A simple system, designed from scratch, sometimes works.
Some complex systems actually work.
A complex system that works is invariably found to have evolved from a simple system that works.
A complex system designed from scratch never works and cannot be patched up to make it work. You have to start over, beginning with a working simple system.
Advanced systems functions
The Functional Indeterminacy Theorem (F.I.T.): In complex systems, malfunction and even total non-function may not be detectable for long periods, if ever.
The Newtonian Law of Systems Inertia: A system that performs a certain way will continue to operate in that way regardless of the need or of changed conditions.
Systems develop goals of their own the instant they come into being.
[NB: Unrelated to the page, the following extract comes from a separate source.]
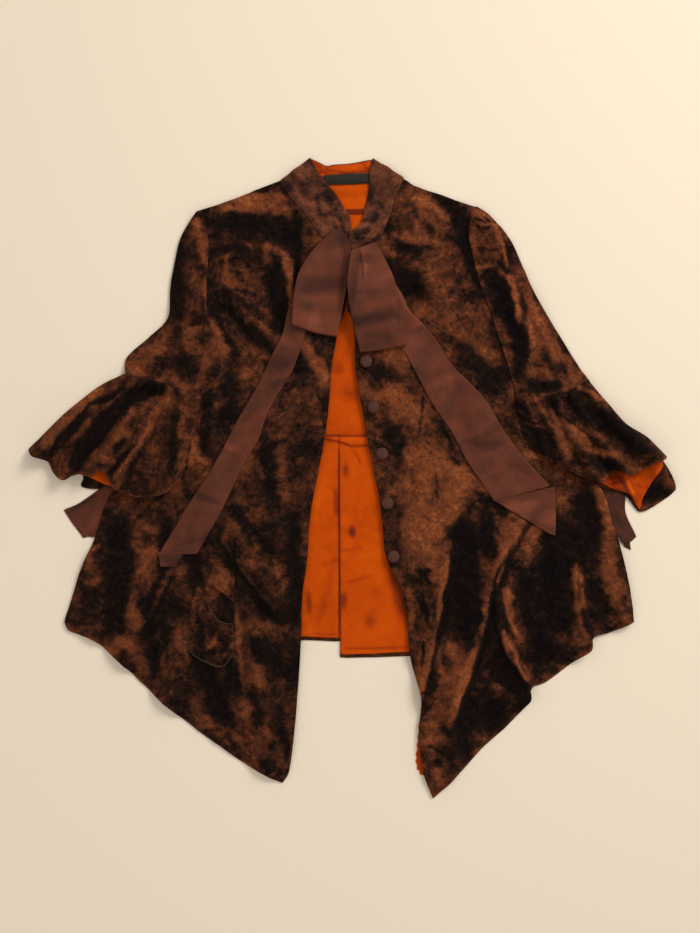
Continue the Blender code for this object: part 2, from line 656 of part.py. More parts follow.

Intrasystem goals come first.
The Fundamental Failure-Mode Theorem (F.F.T.): complex systems usually operate in a failure mode.
A complex system can fail in an infinite number of ways. (If anything can go wrong, it will; see Murphy's law.)
The mode of failure of a complex system cannot ordinarily be predicted from its structure.
The crucial variables are discovered by accident.
The larger the system, the greater the probability of unexpected failure.
"Success" or "Function" in any system may be failure in the larger or smaller systems to which the system is connected.
The Fail-Safe Theorem: When a Fail-Safe system fails, it fails by failing to fail safe.
Practical systems design
The Vector Theory of Systems: Systems run better when designed to run downhill.
Loose systems last longer and work better. (Efficient systems are dangerous to themselves and to others.)
Management and other myths
Complex systems tend to produce complex responses (not solutions) to problems.
Great advances are not produced by systems designed to produce great advances.
Other laws of systemantics
As systems grow in size, they tend to lose basic functions.
The larger the system, the less the variety in the product.
Control of a system is exercised by the element with the greatest variety of behavioral responses.